Zero-Shot Segmentation of Eye Features Using the Segment Anything Model (SAM)

TL;DR

This work tests zero-shot eye-region segmentation using the Segment Anything Model (SAM) on VR eye images from OpenEDS2019 and OpenEDS2020, evaluating multiple prompting strategies. It reports high pupil IoU (up to 93.34%) and strong iris segmentation with prompts (up to 86.63%), while sclera segmentation remains challenging (up to ~62% IoU), leading to overall mIoU around 85.7%–83.9% that improves to ~91% when excluding sclera. The findings show SAM can match expert-level annotations for pupil segmentation in a zero-shot setting and can benefit from prompts for iris and sclera, but highlight limitations that motivate domain-specific fine-tuning or eye-focused foundation models. This work suggests foundation models can reduce annotation burdens and improve generalization in gaze estimation, guiding future development toward tailored eye-image foundations or fine-tuning on eye datasets, with practical impact for democratizing eye-tracking technology. The authors provide code to reproduce and extend their experiments.

Abstract

The advent of foundation models signals a new era in artificial intelligence. The Segment Anything Model (SAM) is the first foundation model for image segmentation. In this study, we evaluate SAM's ability to segment features from eye images recorded in virtual reality setups. The increasing requirement for annotated eye-image datasets presents a significant opportunity for SAM to redefine the landscape of data annotation in gaze estimation. Our investigation centers on SAM's zero-shot learning abilities and the effectiveness of prompts like bounding boxes or point clicks.
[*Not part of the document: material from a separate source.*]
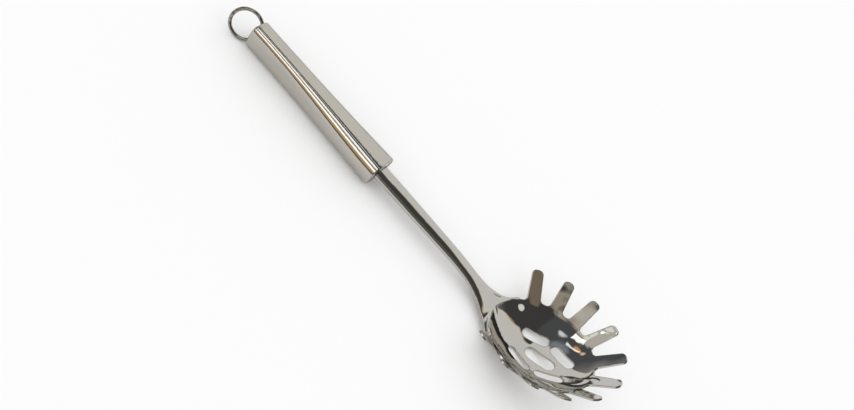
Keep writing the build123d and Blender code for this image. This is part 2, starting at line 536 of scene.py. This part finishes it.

Our results are consistent with studies in other domains, demonstrating that SAM's segmentation effectiveness can be on-par with specialized models depending on the feature, with prompts improving its performance, evidenced by an IoU of 93.34% for pupil segmentation in one dataset. Foundation models like SAM could revolutionize gaze estimation by enabling quick and easy image segmentation, reducing reliance on specialized models and extensive manual annotation.

Figures (6)

• Figure 1: A high-level schematic of the Segment Anything Model (SAM) featuring an image encoder, a prompt encoder, and a lightweight mask decoder. The image is fed to the image encoder, while a set of prompts (in this example, depicted as point- and bounding box prompts drawn on the image) are fed to the prompt encoder. The embeddings generated by the image and prompt encoders are passed to the mask decoder which outputs valid masks with varying confidence scores. Alternatively, it may output a single mask averaged over all valid masks. Image source from palmero2021openeds2020.
• Figure 2: Representative images from OpenEDS2019 garbin2020dataset (left) and OpenEDS2020 palmero2021openeds2020 (right) datasets. Both datasets are captured using a VR head-mounted display equipped with dual synchronous eye-facing cameras. The OpenEDS2019 dataset contains images with a resolution of $400\times640$ while the images from the OpenEDS2020 dataset have a resolution $640\times400$.
• Figure 3: Prompt strategies for segmenting pupil, iris, and sclera. Green points represent foreground point prompts, while red points represent background point prompts. Bounding box prompts are visualized as light blue rectangles surrounding the feature of interest.
• Figure 4: Performance of each strategy on different segmentation tasks (pupil, iris, and sclera segmentation). Each row represents a different metric. On each plot, the best-performing strategy (highest Dice/IoU and lowest HD) is colored red.
• Figure 5: Visualization of SAM's performance on an image from OpenEDS2019 garbin2020dataset. The leftmost column shows the ground truth masks for pupil (top row), iris (middle row), and sclera (bottom row) overlayed on the input image. The remaining columns show SAM's segmentations using different strategies.